The government may also stop short of full deregulation of motor fuel prices, according to indications from the Congress. The petroleum ministry has been lobbying hard for complete removal of subsidies on petrol and diesel along with a price increase for cooking gas and kerosene.

Conscious of the Opposition threat to launch a nationwide stir on
the price rise issue, the Congress has urged the government to keep the hike to a bare minimum and to cushion the impact. The Congress core committee, including chairperson Sonia Gandhi and prime minister Manmohan Singh, discussed the Kirit Parikh committee report which had urged scrapping of subsidies on petrol and diesel in the interest of economic efficiency.  

The details of the hike will be finalised at the cabinet meeting.    

“Sometimes an increase is absolutely unavoidable, and if that is so, then it should be kept to the bare minimum,” said party spokesperson Abhishek Singhvi. The Congress, committed to stand by the aam aadmi, is now worried that the overall rise in prices will undercut its support base. A complete removal of subsidies will take petrol prices north of Rs 80 per litre if crude oil prices go back to their pre-recession levels.

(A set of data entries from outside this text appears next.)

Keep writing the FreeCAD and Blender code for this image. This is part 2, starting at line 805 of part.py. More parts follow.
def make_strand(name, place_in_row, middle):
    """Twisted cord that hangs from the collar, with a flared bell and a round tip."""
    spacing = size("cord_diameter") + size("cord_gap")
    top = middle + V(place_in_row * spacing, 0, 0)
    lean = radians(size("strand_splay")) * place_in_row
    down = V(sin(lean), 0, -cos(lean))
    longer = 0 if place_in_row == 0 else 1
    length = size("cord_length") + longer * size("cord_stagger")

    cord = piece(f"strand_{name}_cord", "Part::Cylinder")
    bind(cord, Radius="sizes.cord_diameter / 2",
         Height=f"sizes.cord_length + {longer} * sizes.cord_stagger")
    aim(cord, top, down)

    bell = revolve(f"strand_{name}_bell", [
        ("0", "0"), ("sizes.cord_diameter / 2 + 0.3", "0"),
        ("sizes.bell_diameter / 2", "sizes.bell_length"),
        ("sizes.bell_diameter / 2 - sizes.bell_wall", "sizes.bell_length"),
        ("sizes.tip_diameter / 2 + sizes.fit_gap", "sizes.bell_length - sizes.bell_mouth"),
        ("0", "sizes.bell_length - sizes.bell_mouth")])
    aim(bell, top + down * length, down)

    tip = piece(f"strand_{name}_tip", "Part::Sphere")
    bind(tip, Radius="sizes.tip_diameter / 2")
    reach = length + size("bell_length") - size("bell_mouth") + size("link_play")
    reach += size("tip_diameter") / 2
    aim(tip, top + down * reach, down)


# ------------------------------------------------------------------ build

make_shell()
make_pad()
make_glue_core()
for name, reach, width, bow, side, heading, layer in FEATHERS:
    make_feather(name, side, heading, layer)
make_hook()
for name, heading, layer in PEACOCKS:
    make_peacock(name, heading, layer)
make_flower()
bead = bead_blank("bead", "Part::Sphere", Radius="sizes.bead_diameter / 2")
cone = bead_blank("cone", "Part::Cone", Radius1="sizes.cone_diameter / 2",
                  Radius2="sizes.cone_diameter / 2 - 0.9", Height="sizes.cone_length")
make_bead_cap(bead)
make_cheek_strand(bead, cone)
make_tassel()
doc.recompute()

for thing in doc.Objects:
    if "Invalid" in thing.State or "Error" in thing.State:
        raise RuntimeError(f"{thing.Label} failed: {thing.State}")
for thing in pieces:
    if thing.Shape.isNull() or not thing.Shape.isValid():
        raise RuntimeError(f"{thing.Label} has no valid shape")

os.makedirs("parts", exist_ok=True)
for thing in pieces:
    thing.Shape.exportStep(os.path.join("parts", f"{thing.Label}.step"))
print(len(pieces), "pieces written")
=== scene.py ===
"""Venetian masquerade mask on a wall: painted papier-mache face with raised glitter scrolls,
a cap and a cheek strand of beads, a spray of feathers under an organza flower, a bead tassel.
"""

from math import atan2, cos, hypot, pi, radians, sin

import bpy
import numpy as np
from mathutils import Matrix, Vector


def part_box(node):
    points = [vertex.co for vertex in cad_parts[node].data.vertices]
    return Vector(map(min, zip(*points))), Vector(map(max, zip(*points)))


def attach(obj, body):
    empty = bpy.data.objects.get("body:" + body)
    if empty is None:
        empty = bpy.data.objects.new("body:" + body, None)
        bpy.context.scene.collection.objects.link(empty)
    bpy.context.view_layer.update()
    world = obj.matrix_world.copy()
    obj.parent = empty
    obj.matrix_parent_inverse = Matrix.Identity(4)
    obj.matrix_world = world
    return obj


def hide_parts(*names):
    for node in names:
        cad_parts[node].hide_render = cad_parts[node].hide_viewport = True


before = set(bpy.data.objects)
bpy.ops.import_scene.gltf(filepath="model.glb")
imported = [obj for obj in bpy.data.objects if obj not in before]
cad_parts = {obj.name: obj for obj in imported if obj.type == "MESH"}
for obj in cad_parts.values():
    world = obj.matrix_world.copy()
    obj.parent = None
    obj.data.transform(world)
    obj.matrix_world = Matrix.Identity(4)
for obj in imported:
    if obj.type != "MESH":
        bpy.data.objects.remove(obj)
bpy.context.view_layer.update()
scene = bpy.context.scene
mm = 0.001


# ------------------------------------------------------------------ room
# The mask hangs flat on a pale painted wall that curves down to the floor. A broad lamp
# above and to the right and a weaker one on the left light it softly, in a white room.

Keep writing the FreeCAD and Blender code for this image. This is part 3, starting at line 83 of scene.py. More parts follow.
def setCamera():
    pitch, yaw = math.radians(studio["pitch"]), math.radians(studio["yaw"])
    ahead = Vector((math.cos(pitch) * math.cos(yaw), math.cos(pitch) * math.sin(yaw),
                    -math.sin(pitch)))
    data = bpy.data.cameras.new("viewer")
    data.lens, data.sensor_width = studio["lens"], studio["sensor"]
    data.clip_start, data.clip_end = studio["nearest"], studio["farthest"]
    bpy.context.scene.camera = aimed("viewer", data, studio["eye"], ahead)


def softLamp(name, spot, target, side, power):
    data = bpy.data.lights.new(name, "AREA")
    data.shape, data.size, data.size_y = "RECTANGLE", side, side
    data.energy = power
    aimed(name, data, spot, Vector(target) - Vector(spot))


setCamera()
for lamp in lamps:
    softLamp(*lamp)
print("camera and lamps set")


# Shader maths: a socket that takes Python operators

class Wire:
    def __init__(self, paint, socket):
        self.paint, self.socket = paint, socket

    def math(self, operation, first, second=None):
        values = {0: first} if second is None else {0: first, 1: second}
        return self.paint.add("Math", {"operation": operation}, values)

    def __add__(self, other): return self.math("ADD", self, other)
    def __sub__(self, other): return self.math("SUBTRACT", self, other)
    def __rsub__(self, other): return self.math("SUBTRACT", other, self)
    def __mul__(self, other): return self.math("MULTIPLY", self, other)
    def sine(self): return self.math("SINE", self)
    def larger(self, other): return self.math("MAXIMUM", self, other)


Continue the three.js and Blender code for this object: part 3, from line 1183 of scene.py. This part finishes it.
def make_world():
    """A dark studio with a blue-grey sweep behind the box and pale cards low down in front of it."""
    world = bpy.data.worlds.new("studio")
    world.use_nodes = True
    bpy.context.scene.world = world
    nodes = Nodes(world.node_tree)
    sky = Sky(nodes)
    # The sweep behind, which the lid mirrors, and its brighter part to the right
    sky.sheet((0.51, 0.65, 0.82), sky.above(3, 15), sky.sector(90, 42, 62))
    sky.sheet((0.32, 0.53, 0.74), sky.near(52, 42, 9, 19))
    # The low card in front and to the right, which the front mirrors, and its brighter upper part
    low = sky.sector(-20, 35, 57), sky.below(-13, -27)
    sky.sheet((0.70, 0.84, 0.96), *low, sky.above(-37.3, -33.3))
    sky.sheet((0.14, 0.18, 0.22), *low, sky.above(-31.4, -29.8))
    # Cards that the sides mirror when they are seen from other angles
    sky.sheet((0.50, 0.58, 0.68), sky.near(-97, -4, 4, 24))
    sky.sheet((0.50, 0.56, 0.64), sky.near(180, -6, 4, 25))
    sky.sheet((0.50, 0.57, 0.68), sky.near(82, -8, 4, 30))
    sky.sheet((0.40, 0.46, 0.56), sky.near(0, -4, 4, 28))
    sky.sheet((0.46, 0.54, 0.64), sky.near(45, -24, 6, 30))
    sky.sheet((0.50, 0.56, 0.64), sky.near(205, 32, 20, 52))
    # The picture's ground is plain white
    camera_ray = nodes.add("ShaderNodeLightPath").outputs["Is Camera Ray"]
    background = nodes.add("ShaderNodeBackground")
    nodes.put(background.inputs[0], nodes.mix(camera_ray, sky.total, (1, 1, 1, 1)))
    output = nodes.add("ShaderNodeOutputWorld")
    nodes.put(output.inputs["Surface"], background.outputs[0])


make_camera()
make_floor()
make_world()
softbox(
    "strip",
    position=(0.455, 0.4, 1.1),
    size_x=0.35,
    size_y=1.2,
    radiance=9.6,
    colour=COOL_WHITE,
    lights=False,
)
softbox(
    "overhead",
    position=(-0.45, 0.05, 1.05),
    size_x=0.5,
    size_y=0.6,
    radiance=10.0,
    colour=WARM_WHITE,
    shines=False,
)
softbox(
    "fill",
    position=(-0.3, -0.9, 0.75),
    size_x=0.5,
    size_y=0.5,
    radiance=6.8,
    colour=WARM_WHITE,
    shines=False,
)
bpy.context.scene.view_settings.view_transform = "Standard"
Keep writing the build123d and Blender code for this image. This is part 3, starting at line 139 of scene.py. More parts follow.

While a modest hike of around Rs 2-3 per litre in petrol and diesel can eliminate losses for state oil companies, most don’t expect the cabinet to assent to the Rs 100 per cylinder gas price hike recommended by the Parikh committee.

The low increase will, however, only postpone the problem of under-recoveries by state oil companies as crude prices are widely expected to run up again in the coming months, if not weeks. The move is also unlikely to appease private petroleum companies like Reliance Industries and Essar Oil who are seeing their investments worth thousands of crores of rupees literally rust away as consumers have turned to the lower-priced, subsidised outlets of state oil companies. In anticipation of deregulation, one private firm had even announced an expansion of its retail network.

The difference between international crude prices and the selling prices set by the government is likely to be around Rs 45,000 crore, out of which only Rs 12,000 crore has so far been promised by the government to its oil retailing companies. Parikh, who submitted his report last week, had said that his recommendations would reduce the total shortfall to just Rs15,000 crore.